▸ Job: Below are some records. Count the lines with "hinge" in them and give nothing but the total.

▸ Records that describe objects:
══════
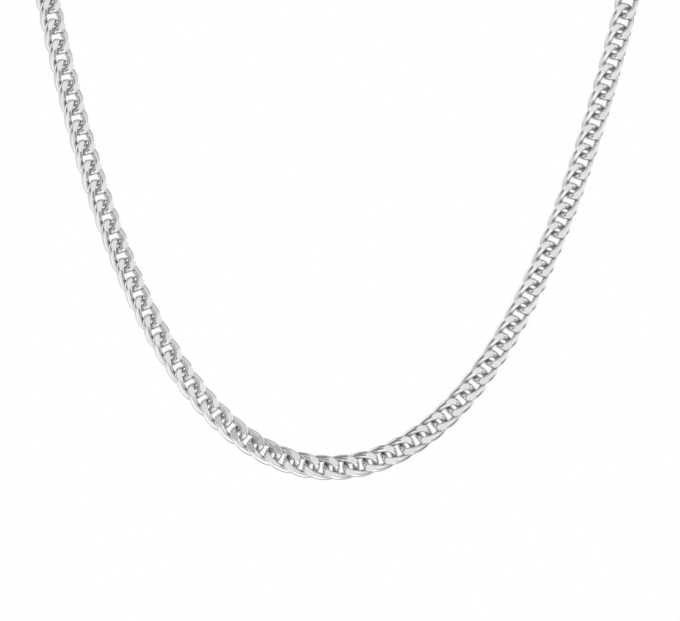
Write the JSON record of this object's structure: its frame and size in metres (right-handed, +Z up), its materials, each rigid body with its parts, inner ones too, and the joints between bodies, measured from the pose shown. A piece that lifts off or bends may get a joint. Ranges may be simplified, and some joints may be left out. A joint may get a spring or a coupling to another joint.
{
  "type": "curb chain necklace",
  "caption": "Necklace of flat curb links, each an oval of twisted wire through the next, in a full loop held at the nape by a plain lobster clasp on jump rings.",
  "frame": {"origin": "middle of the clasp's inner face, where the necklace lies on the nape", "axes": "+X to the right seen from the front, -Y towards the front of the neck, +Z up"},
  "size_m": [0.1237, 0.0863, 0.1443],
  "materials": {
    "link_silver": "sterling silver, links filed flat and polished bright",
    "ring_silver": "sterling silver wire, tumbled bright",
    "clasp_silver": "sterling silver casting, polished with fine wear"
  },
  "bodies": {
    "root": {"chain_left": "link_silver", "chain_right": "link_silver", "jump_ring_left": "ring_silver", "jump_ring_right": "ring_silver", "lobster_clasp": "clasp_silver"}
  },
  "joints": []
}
══════
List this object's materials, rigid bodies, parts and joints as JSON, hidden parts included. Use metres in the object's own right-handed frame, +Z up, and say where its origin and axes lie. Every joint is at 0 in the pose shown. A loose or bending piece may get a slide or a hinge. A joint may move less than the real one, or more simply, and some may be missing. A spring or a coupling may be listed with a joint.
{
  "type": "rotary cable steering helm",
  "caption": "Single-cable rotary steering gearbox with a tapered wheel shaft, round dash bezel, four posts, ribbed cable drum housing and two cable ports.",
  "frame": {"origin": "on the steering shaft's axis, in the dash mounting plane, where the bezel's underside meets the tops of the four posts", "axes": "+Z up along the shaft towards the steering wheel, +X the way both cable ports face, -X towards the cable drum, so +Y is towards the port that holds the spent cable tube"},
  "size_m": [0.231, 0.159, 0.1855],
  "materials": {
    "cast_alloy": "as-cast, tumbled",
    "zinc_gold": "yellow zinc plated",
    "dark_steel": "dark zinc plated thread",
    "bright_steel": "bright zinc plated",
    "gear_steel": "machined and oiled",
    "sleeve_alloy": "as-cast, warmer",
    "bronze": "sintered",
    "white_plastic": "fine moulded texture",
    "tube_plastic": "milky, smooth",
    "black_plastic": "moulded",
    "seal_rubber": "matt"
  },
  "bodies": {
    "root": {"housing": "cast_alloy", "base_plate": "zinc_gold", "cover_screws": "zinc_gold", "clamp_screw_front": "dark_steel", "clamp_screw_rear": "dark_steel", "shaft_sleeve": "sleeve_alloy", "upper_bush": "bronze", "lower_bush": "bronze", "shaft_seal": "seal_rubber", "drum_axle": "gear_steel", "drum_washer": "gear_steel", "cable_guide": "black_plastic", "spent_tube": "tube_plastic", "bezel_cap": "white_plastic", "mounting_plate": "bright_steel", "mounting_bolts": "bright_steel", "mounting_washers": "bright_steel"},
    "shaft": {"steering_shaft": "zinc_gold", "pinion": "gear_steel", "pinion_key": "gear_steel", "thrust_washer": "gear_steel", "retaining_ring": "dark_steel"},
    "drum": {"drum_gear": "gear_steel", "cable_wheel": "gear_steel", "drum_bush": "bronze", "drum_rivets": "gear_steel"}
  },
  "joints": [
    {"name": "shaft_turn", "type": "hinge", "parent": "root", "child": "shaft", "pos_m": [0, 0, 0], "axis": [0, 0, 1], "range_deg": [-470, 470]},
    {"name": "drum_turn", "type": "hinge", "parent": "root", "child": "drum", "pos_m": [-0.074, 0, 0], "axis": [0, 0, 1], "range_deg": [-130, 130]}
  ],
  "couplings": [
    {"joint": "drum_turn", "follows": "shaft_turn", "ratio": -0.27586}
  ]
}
══════
▸ Result for this task: 3